On m’avait dit qu’à Rauma, la grande attraction, c’est de marcher sur la mer l’hiver. J’attends toujours. La neige n’est jamais vraiment arrivée, les luges n’ont jamais servies, les pistes de ski de fond sont restées des pistes de running et les patinoires des flaques d’eau. L’hiver était un peu comme un hiver totalement pourri en France, avec 10 degrés de moins. C’est-à-dire que ma parka de ski française est devenue mon manteau mi-saison et j’ai porté mon manteau en laine jusqu’à fin mai. Au plus froid de l’hiver, le thermomètre affichait de temps en temps -7, et comme disent mes amis québécois : « bien équipé, c’est tout à fait gérable ». Il suffit de sacrifier un peu son look pour être à l’aise. J’ai donc investi dans une parka grand froid et des bottes de neige (qui ne l’ont jamais vu) qui ne m’ont pas quittées entre novembre et mars. Clairement, ça se voit à 20 000 lieues que je ne suis pas du coin. Quelle que soit la météo, les ados ici restent en Stan Smith, chevilles à l’air et jeans à trou, avec souvent plus de trous que de jeans. Les enfants eux, sont plus dociles avec l’équipement. Autant à Paris c’était totalement impossible de mettre des gants ou un bonnet à Ysée, autant là elle les réclame jusqu’à fin mai, pour aller avec sa combinaison de ski fine mi-saison, de toute beauté. Un concept moche, mais super pratique à importer en France.
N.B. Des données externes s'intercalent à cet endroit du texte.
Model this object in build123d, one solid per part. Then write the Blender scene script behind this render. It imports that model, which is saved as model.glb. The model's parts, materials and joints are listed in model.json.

Clairement le pire n’est pas le froid, mais le manque de lumière. Vers Noël, le soleil (les rares jours où les nuages lui laissent un peu de place) se lève à 10h et se couche à 15h. La ville reste très sombre car d’habitude, la lumière des lampadaires se reflète sur la neige, mais comme il n’y en avait pas, sur le goudron humide, ça marche moins bien. Le seul truc un peu amusant avec le noir, c’est la créativité des gens pour rester bien visible. Chacun accroche un bidule réfléchissant à son manteau, parait-il que ce serait obligatoire. Un dinosaure, un Moomin, un cœur… certains portent carrément des gants, des manteaux, des sacs à dos en tissu totalement réfléchissant. Même les chiens ont des colliers lumineux.
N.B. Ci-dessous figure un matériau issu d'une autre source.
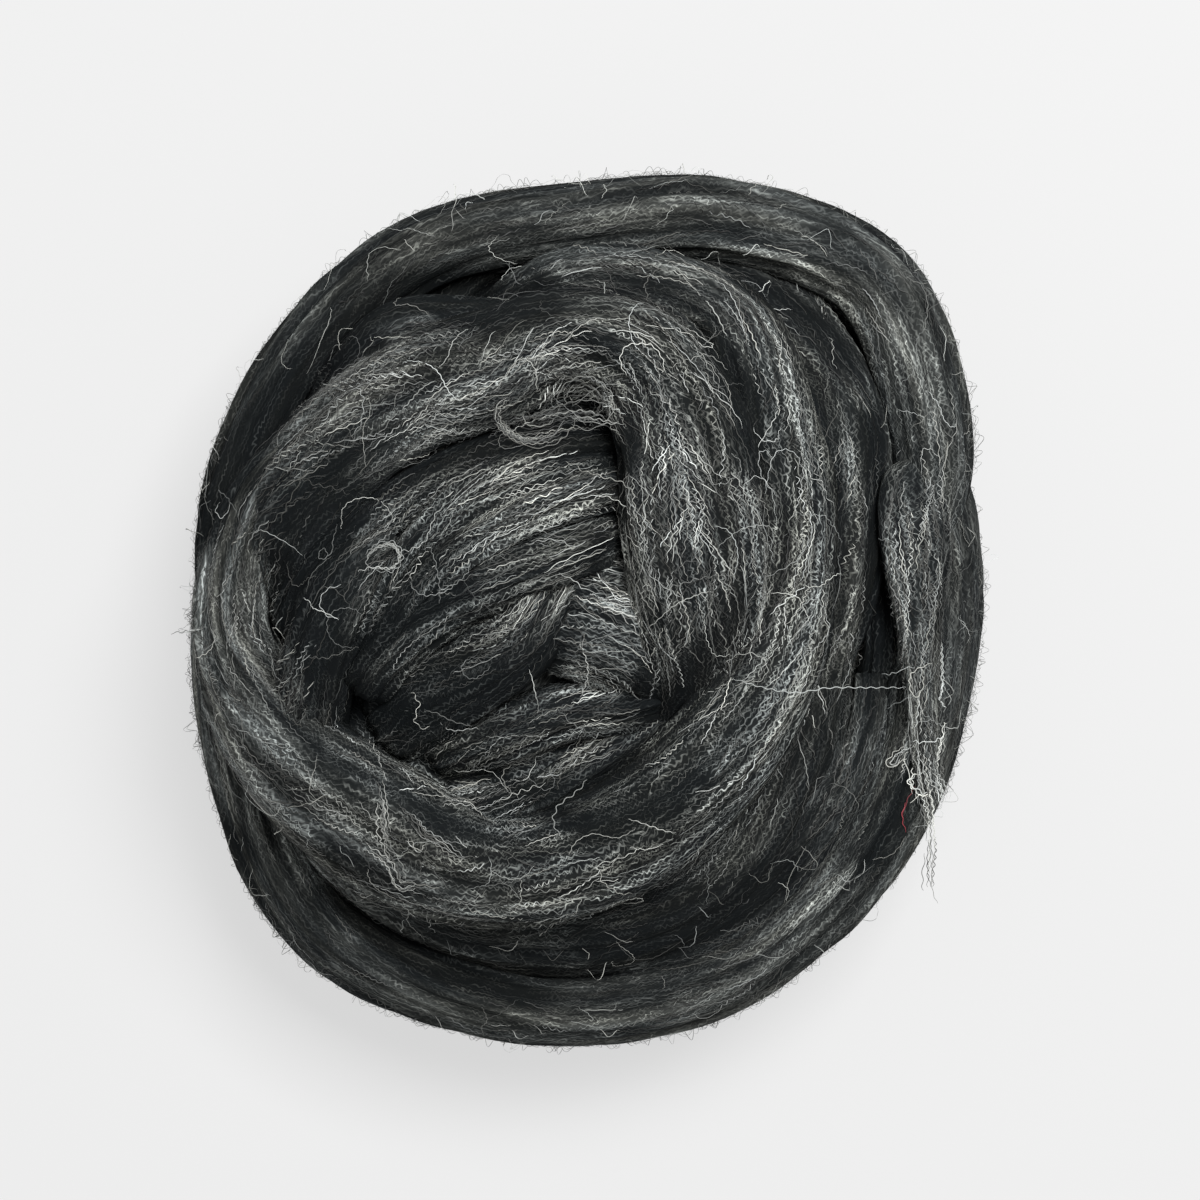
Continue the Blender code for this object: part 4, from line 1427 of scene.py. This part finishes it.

Moi, sur mon vélo, je ressemblais à un sapin de Noël avec mon gilet jaune, mes lumières clignotantes, mes rayons de vélo réfléchissants. Dommage qu’il n’y ait jamais la foule dans les rues de Rauma sinon on se serait cru dans une rave party des années 2000.
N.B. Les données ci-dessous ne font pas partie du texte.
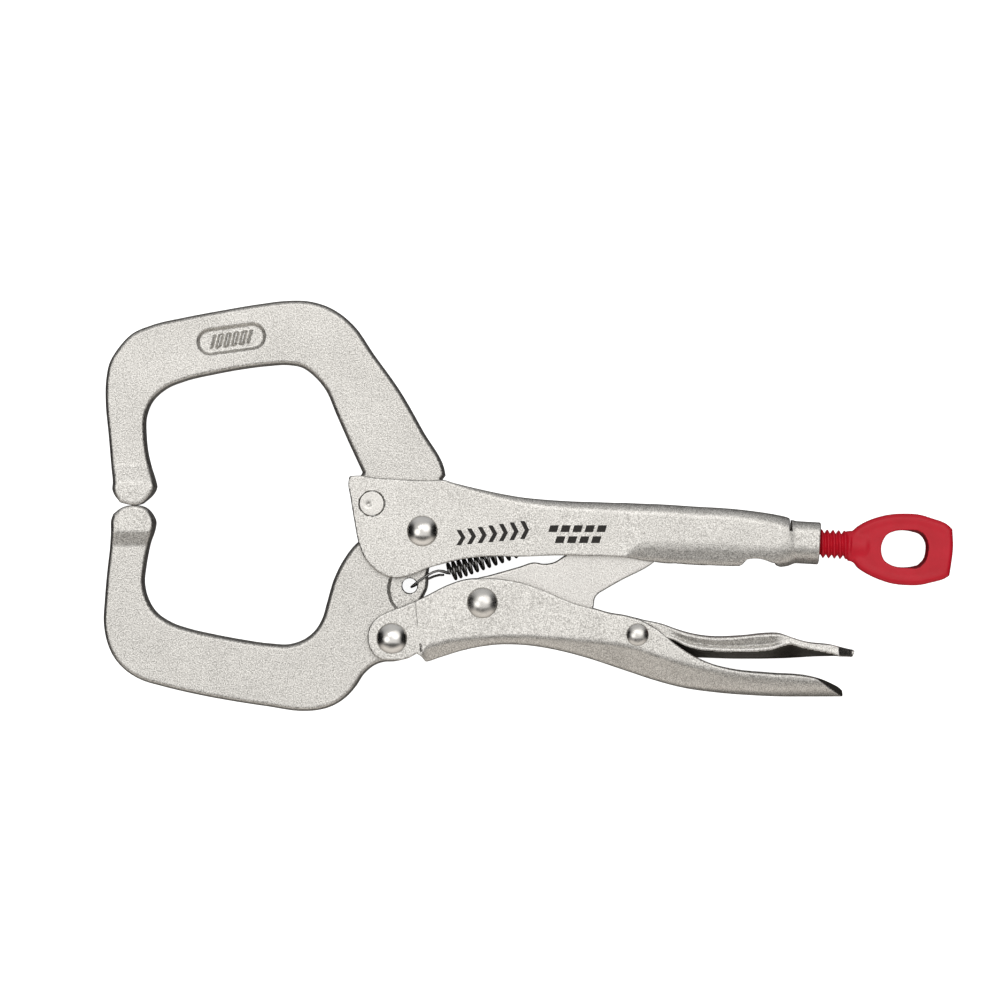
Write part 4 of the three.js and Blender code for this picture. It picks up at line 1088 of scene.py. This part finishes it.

Petit à petit, la lumière revient vers le mois de février, il arrête enfin de pleuvoir et le soleil brille non stop jusqu’à septembre. Et quand je dis non stop, je pèse mes mots. J’ai pu m’apercevoir grâce à mes charmantes filles que le ciel n’est jamais noir en juin, tout juste bleu marine avec un liseré orange à l’horizon. C’est un kif que vous ne pouvez même pas imaginer après ces mois si longs et si sombres, mais quelle galère pour coucher les enfants, ou pour les empêcher de se lever à 4 heures du matin (« Maman, debout, il ne fait plus nuit !»). Le « va te coucher, il est tard, il fait déjà nuit » est un argument qui fonctionne assez peu en Finlande.
Nous sommes en juin, les cafés ont rouverts, le muguet fleuri, on commence à sortir sans pull et je peux vous dire qu’on en profite tous au maximum ici, car dans 3 mois, rebelote…Et espérons que l’hiver prochain je puisse utiliser tous les cadeaux de mon pot de départ.